• _Data lines_
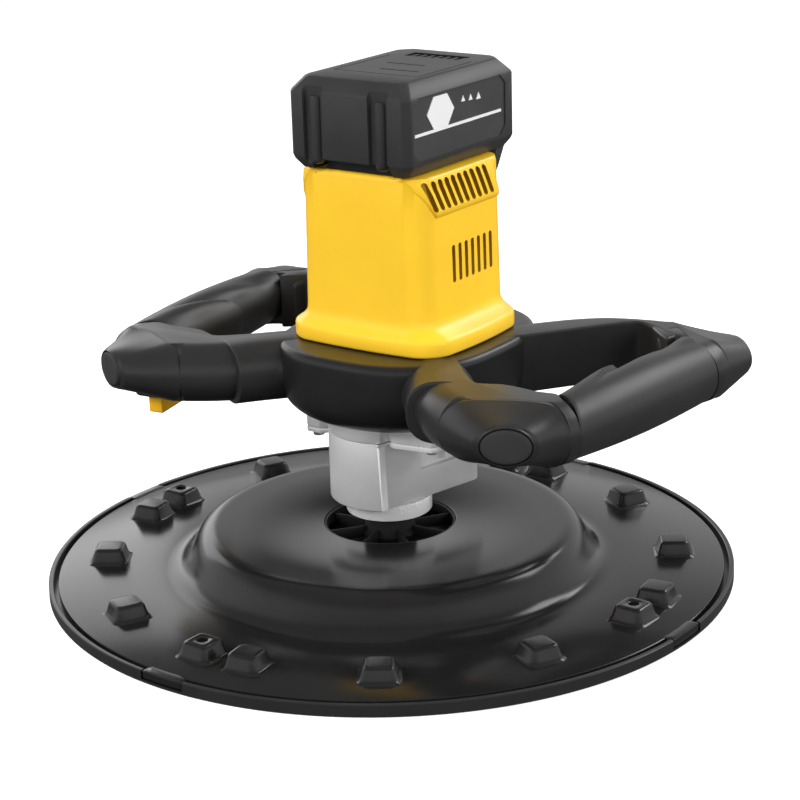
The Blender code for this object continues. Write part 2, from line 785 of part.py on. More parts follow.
def make_battery_base(finish):
    """Underside of the pack, with the channel for the rail and a skirt behind the hood."""
    high = PACK_SPLIT - GAP
    rings = [pack_ring(0.0062, 0.2408, 0.003), pack_ring(0.0002, 0.2470, 0.0063), pack_ring(0.0, high)]
    base = loft("battery_base", rings, finish)
    channel = box("rail_channel", (-0.0265, -0.0400, 0.2433), (0.0265, 0.0620, 0.2474), None)
    throat = box("rail_throat", (-0.0225, -0.0400, 0.2300), (0.0225, 0.0620, 0.2440), None)
    skirt = loft("pack_skirt", skirt_rings(), None)
    boolean(base, make_cutter(channel))
    boolean(base, make_cutter(throat))
    boolean(base, make_cutter(skirt), "UNION")
    slot = box("button_slot", (-0.0123, 0.0740, 0.2360), (0.0123, 0.0850, 0.2600), None)
    return boolean(base, make_cutter(slot))


def skirt_rings():
    profile = [(0.0685, 0.2440), (0.0785, 0.2440), (0.0775, 0.2400), (0.0710, 0.2290), (0.0685, 0.2270)]
    return [[(x, y, z) for y, z in profile] for x in (-0.0330, 0.0330)]


def make_battery_button(finish):
    """Release button at the back of the pack, with ribs for the thumb. It slides up."""
    button = box("battery_button", (-0.0119, 0.0745, 0.2385), (0.0119, 0.0790, 0.2590), finish)
    heights = [0.2420 + 0.0034 * k for k in range(4)]
    ribs = [((-0.0085, 0.0788, z), (0.0085, 0.0797, z + 0.0016), 0) for z in heights]
    return boolean(button, make_cutter(boxes("button_ribs", ribs, None)), "UNION")


def make_cells(finish):
    for row, height in enumerate((0.2606, 0.2796)):
        for column in range(5):
            y = 0.0259 + 0.0192 * (column - 2)
            name = f"cell_{row * 5 + column + 1:02d}"
            bm = bmesh.new()
            frame = Matrix.Translation((0, y, height)) @ Matrix.Rotation(math.pi / 2, 4, "Y")
            bmesh.ops.create_cone(
                bm, cap_ends=True, segments=16, radius1=0.0091, radius2=0.0091, depth=0.065, matrix=frame
            )
            add_part(name, mesh_from(bm, name), finish)


def make_pack_board(finish):
    return box("battery_board", (-0.030, -0.020, 0.2490), (0.030, 0.060, 0.2505), finish)


# Handles ----------------------------------------------------------------------------


def along_grip(distance):
    """A point on the right grip's axis, measured from its middle towards +Y."""
    x = GRIP_MIDDLE[0] + distance * math.sin(GRIP_ANGLE)
    y = GRIP_MIDDLE[1] + distance * math.cos(GRIP_ANGLE)
    return (x, y, GRIP_MIDDLE[2])


def section(centre, heading, half_width, half_height, power=2.6, count=20):
    """A ring across a path in plan that runs along the heading, in degrees from +X."""
    side = Vector((-math.sin(math.radians(heading)), math.cos(math.radians(heading)), 0))
    points = []
    for k in range(count):
        turn = 2 * math.pi * (k + 0.5) / count
        c = math.cos(turn)
        s = math.sin(turn)
        across = half_width * math.copysign(abs(c) ** (2 / power), c)
        up = half_height * math.copysign(abs(s) ** (2 / power), s)
        points.append(tuple(Vector(centre) + side * across + Vector((0, 0, up))))
    return points


def handle_sections():
    """Sections of the right handle, from its front root round the grip to its rear root."""
    heading = 90 - math.degrees(GRIP_ANGLE)
    near = along_grip(-GRIP_HALF)
    far = along_grip(GRIP_HALF)
    return [
        section((0.0420, -0.0070, 0.1205), -40, 0.0190, 0.0180),
        section((0.0560, -0.0200, 0.1210), -42, 0.0190, 0.0182),
        section((0.0800, -0.0430, 0.1220), -38, 0.0180, 0.0188),
        section((0.1060, -0.0590, 0.1225), -12, 0.0175, 0.0188),
        section((0.1300, -0.0560, 0.1230), 42, 0.0178, 0.0178),
        section(near, heading, GRIP_END_RADIUS, GRIP_END_RADIUS, 2.1),
        section(far, heading, GRIP_END_RADIUS, GRIP_END_RADIUS, 2.1),
        section((0.1510, 0.1030, 0.1230), 128, 0.0178, 0.0178),
        section((0.1220, 0.1140, 0.1225), 187, 0.0172, 0.0178),
        section((0.0920, 0.1010, 0.1215), 227, 0.0178, 0.0180),
        section((0.0600, 0.0640, 0.1205), 232, 0.0195, 0.0180),
        section((0.0450, 0.0450, 0.1205), 232, 0.0195, 0.0180),
    ]


def horn_rings(rear):
    """Tapered corner of the right handle, from inside the bend out to the oval cap's seat."""
    sign = 1 if rear else -1
    tip = Vector((0.1650, 0.1190, 0.1240)) if rear else Vector((0.1350, -0.0845, 0.1240))
    foot = Vector((0.1480, 0.0780, 0.1230)) if rear else Vector((0.1220, -0.0480, 0.1230))
    heading = sign * 68.0
    return [
        section(foot, heading, 0.0290, 0.0160, 2.2),
        section(foot.lerp(tip, 0.5), heading, 0.0235, 0.0150, 2.1),
        section(tip, heading, CAP_HALF[0] + 0.0012, CAP_HALF[1] + 0.0012, 2),
    ]


def cap_rings(rear, grow, out, deep):
    sign = 1 if rear else -1
    tip = Vector((0.1650, 0.1190, 0.1240)) if rear else Vector((0.1350, -0.0845, 0.1240))
    heading = sign * 68.0
    along = Vector((math.cos(math.radians(heading)), math.sin(math.radians(heading)), 0))
    half = (CAP_HALF[0] + grow, CAP_HALF[1] + grow)
    return [section(tip + along * step, heading, *half, 2) for step in (-deep, out)]


def to_side(rings, side):
    return rings if side > 0 else [mirrored(points) for points in rings]


def make_handle(name, side, finish):
    frame = loft(f"{name}_handle_frame", to_side(handle_sections(), side), finish)
    for rear in (False, True):
        label = f"{name}_horn_{int(rear)}"
        horn = loft(label, to_side(horn_rings(rear), side), None)
        boolean(frame, make_cutter(horn), "UNION")
    for rear in (False, True):
        seat = loft(f"{name}_cap_seat_{int(rear)}", to_side(cap_rings(rear, GAP, 0.004, 0.0030), side), None)
        boolean(frame, make_cutter(seat))
    space = grip_tube(f"{name}_sleeve_space", side, GRIP_HALF, GRIP_CORE, [0.032] * 2, None)
    boolean(frame, make_cutter(space))
    half = (BODY_HALF[0] + GAP, BODY_HALF[1] + GAP)
    rings = [superellipse(BODY_CENTRE, half, BODY_POWER, z) for z in (0.08, 0.16)]
    boolean(frame, make_cutter(loft(f"{name}_body_face", rings, None)))
    return frame


def make_caps(name, side, finish):
    for rear, label in ((False, "front"), (True, "rear")):
        loft(f"{name}_{label}_end_cap", to_side(cap_rings(rear, 0.0, 0.0, 0.0026), side), finish)


def grip_tube(name, side, half, inner, radii, finish):
    """A tube along the grip's axis, with its outer radius given at even steps."""
    heading = 90 - math.degrees(GRIP_ANGLE)
    rings = []
    for k, radius in enumerate(radii):
        distance = half * (2 * k / (len(radii) - 1) - 1)
        rings.append(section(along_grip(distance), heading, radius, radius, 2.1))
    for distance in (half, -half):
        rings.append(section(along_grip(distance), heading, inner, inner, 2.1))
    return loft(name, to_side(rings, side), finish, closed=True)


def make_sleeve(name, side, finish):
    """Soft grip, thicker at its middle, round the handle's core."""
    radii = [GRIP_END_RADIUS + GRIP_BULGE * math.sin(math.pi * k / 6) for k in range(7)]
    return grip_tube(f"{name}_grip_sleeve", side, GRIP_HALF - GAP, GRIP_BORE, radii, finish)


# Trigger in the left grip ----------------------------------------------------------------


def left_grip_point(x, distance, height):
    """A point in the left grip's own frame: across it, along it from its middle, and up."""
    c = math.cos(GRIP_ANGLE)
    s = math.sin(GRIP_ANGLE)
    return (-GRIP_MIDDLE[0] + x * c - distance * s, GRIP_MIDDLE[1] + x * s + distance * c, height)


def left_grip_prism(name, half_width, profile, finish):
    """A side profile of (distance, height) points, as wide as given across the left grip."""
    rings = [[left_grip_point(x, d, z) for d, z in profile] for x in (-half_width, half_width)]
    return loft(name, rings, finish)


def left_grip_box(name, half_width, start, stop, low, high, finish):
    profile = [(start, low), (stop, low), (stop, high), (start, high)]
    return left_grip_prism(name, half_width, profile, finish)


def left_grip_pin(name, radius, half_length, sides=16):
    """A cylinder across the left grip, on the trigger's hinge."""
    bm = bmesh.new()
    place = Matrix.Translation(left_grip_point(0, *TRIGGER_PIVOT))
    frame = place @ Matrix.Rotation(GRIP_ANGLE, 4, "Z") @ Matrix.Rotation(math.pi / 2, 4, "Y")
    bmesh.ops.create_cone(
        bm, cap_ends=True, segments=sides, radius1=radius, radius2=radius, depth=2 * half_length, matrix=frame
    )
    return make_cutter(add_part(name, mesh_from(bm, name), None))


def make_trigger_group(frame, sleeve, black, yellow, steel):
    pocket = left_grip_box("trigger_pocket", 0.0088, -0.0676, 0.0098, 0.080, 0.1143, None)
    boolean(frame, make_cutter(pocket))
    window = left_grip_box("sleeve_window", 0.0088, -0.0750, 0.0098, 0.080, 0.1125, None)
    boolean(sleeve, make_cutter(window))
    guard = left_grip_box("trigger_guard", 0.0085, -0.0673, 0.0095, 0.0912, 0.1140, black)
    hollow = left_grip_box("guard_hollow", 0.0058, -0.0645, 0.0074, 0.080, 0.1118, None)
    boolean(guard, make_cutter(hollow))
    boolean(guard, left_grip_pin("pin_hole", 0.0019, 0.0077))
    profile = [
        (-0.0604, 0.0828),
        (-0.0596, 0.0820),
        (0.0050, 0.0862),
        (0.0064, 0.0880),
        (0.0064, 0.0970),
        (0.0040, 0.0990),
        (-0.0590, 0.0990),
        (-0.0604, 0.0975),
    ]
    trigger = left_grip_prism("trigger", 0.0048, profile, yellow)
    boolean(trigger, left_grip_pin("trigger_trunnions", 0.0016, 0.0074), "UNION")
    left_grip_box("trigger_switch", 0.0054, -0.0220, 0.0040, 0.1062, 0.1115, black)
    make_trigger_spring(steel)
    return trigger


def make_trigger_spring(finish):
    """Return spring between the trigger and the roof of its guard, as a closed-end coil."""
    turns = 5
    steps = 12
    radius = 0.0030
    low = 0.0990 + GAP + SPRING_WIRE
    high = 0.1118 - GAP - SPRING_WIRE
    curve = bpy.data.curves.new("spring_path", "CURVE")
    curve.dimensions = "3D"
    curve.bevel_depth = SPRING_WIRE
    curve.bevel_resolution = 0
    curve.use_fill_caps = True
    spline = curve.splines.new("POLY")
    spline.points.add(turns * steps)
    for k, point in enumerate(spline.points):
        turn = 2 * math.pi * k / steps
        x, y, z = left_grip_point(
            radius * math.cos(turn),
            SPRING_DISTANCE + radius * math.sin(turn),
            low + (high - low) * k / (turns * steps),
        )
        point.co = (x, y, z, 1)
    path = bpy.data.objects.new("spring_path", curve)
    return settle_curve("trigger_spring", path, finish)


def build():
    global PARTS, TOOLS
    clear_scene()
    PARTS = make_collection("power_trowel")
    TOOLS = make_collection("cutters")
    black = make_finish("black_plastic", (0.016, 0.016, 0.017), 0.42)
    gloss = make_finish("pan_plastic", (0.012, 0.012, 0.013), 0.25)
    yellow = make_finish("yellow_plastic", (0.98, 0.56, 0.02), 0.35)
    rubber = make_finish("soft_grip", (0.020, 0.020, 0.021), 0.5)
    pack = make_finish("battery_plastic", (0.022, 0.022, 0.024), 0.55)
    alloy = make_finish("cast_alloy", (0.78, 0.78, 0.79), 0.3, 1.0)
    steel = make_finish("steel", (0.62, 0.62, 0.63), 0.3, 1.0)
    blade = make_finish("plate_steel", (0.35, 0.35, 0.36), 0.35, 1.0)
    copper = make_finish("motor_copper", (0.6, 0.27, 0.12), 0.4, 1.0)
    board = make_finish("circuit_board", (0.02, 0.16, 0.06), 0.5)
    cell = make_finish("cell_wrap", (0.05, 0.25, 0.45), 0.4)
    contact = make_finish("contact_brass", (0.80, 0.60, 0.25), 0.3, 1.0)
    make_trowel_plate(blade)
    make_float_pan(gloss)
    make_pan_screws(steel)
    make_drive_hub(black)
    make_hub_bolt(steel)
    make_spindle(alloy)
    make_output_gear(steel)
    make_lay_shaft(steel)
    make_lay_gear(steel)
    make_casting(alloy)
    make_cover(alloy)
    make_gearbox_screws(steel)
    make_bearings(steel, rubber)
    make_motor(steel, copper, black)
    make_body_shell(black)
    make_hood(yellow)
    make_controller(board)
    make_shoe(black, contact)
    make_battery_case(pack)
    make_battery_base(pack)
    make_battery_button(black)
    make_cells(cell)
    make_pack_board(board)
    sleeves = {}
    frames = {}
    for name, side in (("left", -1), ("right", 1)):
        frames[name] = make_handle(name, side, black)
        make_caps(name, side, black)
        sleeves[name] = make_sleeve(name, side, rubber)
    make_trigger_group(frames["left"], sleeves["left"], black, yellow, steel)


build()
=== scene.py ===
"""Looks of the battery power trowel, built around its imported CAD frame.

Lengths are in metres, except the ones given to mm() and stations(), which are in millimetres.
"""

from math import acos, atan2, copysign, cos, degrees, pi, radians, sin, sqrt

import bmesh
import bpy
from mathutils import Matrix, Vector


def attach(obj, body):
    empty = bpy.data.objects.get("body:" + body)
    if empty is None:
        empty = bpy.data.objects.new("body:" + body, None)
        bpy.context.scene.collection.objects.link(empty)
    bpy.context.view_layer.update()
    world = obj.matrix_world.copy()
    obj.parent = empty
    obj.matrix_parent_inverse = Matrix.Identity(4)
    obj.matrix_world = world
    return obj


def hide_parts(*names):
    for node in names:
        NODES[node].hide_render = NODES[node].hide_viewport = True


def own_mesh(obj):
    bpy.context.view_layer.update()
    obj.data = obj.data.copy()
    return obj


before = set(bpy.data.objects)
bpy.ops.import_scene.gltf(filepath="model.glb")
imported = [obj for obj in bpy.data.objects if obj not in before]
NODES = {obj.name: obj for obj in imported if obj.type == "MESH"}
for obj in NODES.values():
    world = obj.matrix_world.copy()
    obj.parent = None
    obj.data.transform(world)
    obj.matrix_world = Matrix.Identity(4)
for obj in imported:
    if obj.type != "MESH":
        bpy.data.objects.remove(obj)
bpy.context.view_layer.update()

PAN_RADIUS = 0.1942
PAN_TOP = 0.007
TAB_ANGLES = [radians(-2 + 90 * k) for k in range(4)]
TAB_HALF = radians(4)
STUD_CIRCLE = 0.166
STUD_OFFSETS = [radians(a) for a in (0, 10, 35, 65)]
STUD_TOP = 0.0157
LAYSHAFT = (-0.01622774, 0.01629909)
BODY_CENTRE = (-0.0005, 0.023)
BODY_HALF = (0.067, 0.0735)
HOOD_CENTRE = (-0.0005, 0.022)
HOOD_HALF = (0.0435, 0.043)
GRIP_ANGLE = atan2(0.0105, 0.09)
GRIP_MIDDLE = Vector((0.1505, 0.022, 0.123))
GRIP_RADIUS = 0.0172


def mm(*rows):
    """Rows of lengths that are written in millimetres."""
    return [tuple(length / 1000 for length in row) for row in rows]


def show(made):
    bpy.context.scene.collection.objects.link(made)


# Materials ------------------------------------------------------------------------------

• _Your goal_
Nothing but the lines from the line that contains "if empty is" through the line that contains "obj.data.transform(world)" should be given again, each exactly as it stands, both ends included.

• _Response to the task_
    if empty is None:
        empty = bpy.data.objects.new("body:" + body, None)
        bpy.context.scene.collection.objects.link(empty)
    bpy.context.view_layer.update()
    world = obj.matrix_world.copy()
    obj.parent = empty
    obj.matrix_parent_inverse = Matrix.Identity(4)
    obj.matrix_world = world
    return obj


def hide_parts(*names):
    for node in names:
        NODES[node].hide_render = NODES[node].hide_viewport = True


def own_mesh(obj):
    bpy.context.view_layer.update()
    obj.data = obj.data.copy()
    return obj


before = set(bpy.data.objects)
bpy.ops.import_scene.gltf(filepath="model.glb")
imported = [obj for obj in bpy.data.objects if obj not in before]
NODES = {obj.name: obj for obj in imported if obj.type == "MESH"}
for obj in NODES.values():
    world = obj.matrix_world.copy()
    obj.parent = None
    obj.data.transform(world)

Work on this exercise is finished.